REQUIRED WORK: Please pull out every line that includes the string "from".

PROVIDED DATA:
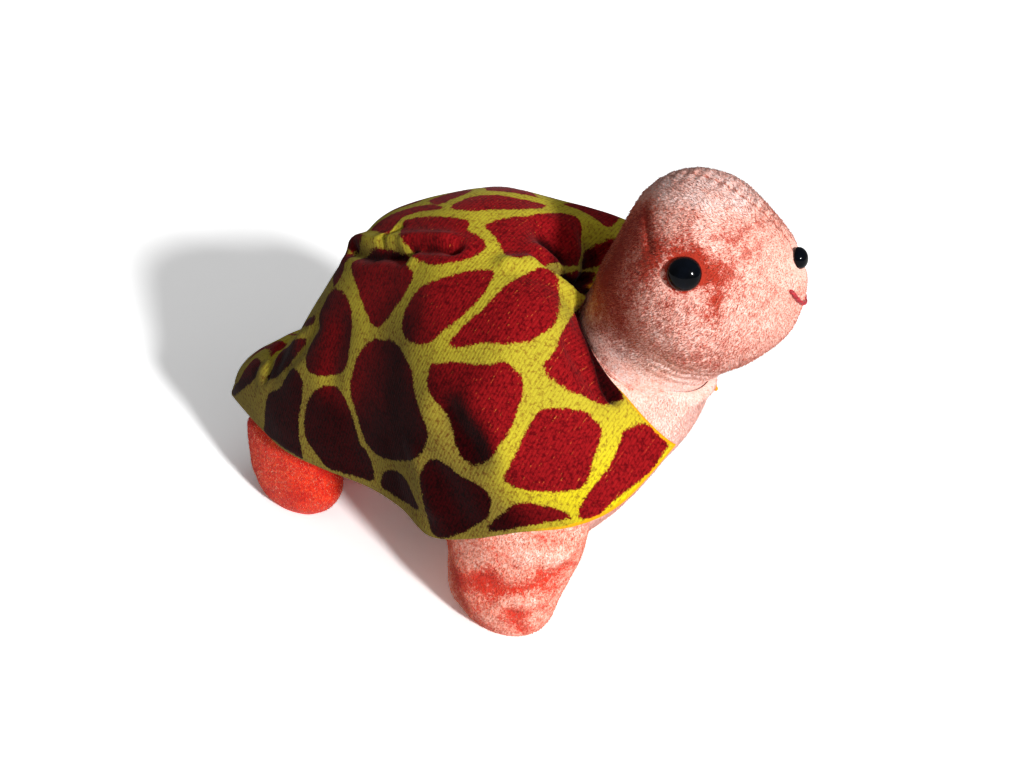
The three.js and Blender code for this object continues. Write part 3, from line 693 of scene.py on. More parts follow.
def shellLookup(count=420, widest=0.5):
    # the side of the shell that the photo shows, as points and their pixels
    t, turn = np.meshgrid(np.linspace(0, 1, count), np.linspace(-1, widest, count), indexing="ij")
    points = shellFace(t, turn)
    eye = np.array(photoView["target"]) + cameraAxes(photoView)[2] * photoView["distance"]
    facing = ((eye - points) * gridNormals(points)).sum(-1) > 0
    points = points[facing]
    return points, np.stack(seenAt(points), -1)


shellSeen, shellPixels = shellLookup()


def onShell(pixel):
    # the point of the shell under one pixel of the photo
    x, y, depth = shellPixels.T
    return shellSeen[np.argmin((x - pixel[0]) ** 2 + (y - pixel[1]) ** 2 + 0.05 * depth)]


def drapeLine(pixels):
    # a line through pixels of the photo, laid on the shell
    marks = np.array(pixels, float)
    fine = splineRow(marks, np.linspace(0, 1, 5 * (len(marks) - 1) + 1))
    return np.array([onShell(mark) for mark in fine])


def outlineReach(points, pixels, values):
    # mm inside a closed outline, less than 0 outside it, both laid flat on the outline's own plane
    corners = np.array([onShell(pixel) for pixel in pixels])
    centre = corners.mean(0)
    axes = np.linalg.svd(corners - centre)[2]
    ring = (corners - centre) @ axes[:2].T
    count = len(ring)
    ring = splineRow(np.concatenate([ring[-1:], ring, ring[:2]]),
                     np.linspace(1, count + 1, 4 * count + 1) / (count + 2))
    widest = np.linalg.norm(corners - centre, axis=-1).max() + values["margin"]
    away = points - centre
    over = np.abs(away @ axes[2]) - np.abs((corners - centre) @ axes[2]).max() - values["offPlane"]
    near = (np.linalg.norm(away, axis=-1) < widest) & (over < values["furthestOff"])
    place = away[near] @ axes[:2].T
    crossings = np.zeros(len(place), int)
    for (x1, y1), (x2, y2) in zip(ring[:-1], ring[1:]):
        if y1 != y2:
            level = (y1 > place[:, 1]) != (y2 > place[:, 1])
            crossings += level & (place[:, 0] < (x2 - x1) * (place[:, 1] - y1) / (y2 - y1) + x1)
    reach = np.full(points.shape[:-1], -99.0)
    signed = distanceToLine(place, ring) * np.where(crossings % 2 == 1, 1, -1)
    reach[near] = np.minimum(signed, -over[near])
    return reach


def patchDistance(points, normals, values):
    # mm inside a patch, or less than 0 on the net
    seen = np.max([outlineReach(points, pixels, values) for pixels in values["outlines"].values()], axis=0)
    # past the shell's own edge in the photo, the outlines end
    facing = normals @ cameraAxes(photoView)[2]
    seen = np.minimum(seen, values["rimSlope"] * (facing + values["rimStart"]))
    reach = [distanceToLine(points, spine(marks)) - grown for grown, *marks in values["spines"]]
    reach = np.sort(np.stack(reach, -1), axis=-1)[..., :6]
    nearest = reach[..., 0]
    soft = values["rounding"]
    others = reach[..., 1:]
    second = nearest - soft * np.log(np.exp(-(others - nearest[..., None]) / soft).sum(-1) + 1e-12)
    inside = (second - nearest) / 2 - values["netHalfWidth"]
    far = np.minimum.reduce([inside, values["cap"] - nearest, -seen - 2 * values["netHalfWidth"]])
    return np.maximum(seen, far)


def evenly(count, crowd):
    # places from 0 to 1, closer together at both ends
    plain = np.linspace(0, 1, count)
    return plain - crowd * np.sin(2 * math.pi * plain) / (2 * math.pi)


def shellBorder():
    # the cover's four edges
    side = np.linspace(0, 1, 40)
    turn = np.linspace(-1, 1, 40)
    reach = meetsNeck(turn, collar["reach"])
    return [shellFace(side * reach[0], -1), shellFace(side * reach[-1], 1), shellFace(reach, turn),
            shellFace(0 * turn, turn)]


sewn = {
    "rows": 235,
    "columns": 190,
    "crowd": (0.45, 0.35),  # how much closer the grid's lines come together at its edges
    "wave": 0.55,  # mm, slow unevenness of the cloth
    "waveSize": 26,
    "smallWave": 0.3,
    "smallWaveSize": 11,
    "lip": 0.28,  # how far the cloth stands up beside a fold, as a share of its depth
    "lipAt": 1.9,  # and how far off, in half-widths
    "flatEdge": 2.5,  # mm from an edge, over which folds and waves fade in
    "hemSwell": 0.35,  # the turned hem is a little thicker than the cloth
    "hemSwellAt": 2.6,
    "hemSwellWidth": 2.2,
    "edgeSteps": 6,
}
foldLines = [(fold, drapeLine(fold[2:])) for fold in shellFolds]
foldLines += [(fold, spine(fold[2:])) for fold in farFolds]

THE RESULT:
The three.js and Blender code for this object continues. Write part 3, from line 693 of scene.py on. More parts follow.
    # places from 0 to 1, closer together at both ends
    "flatEdge": 2.5,  # mm from an edge, over which folds and waves fade in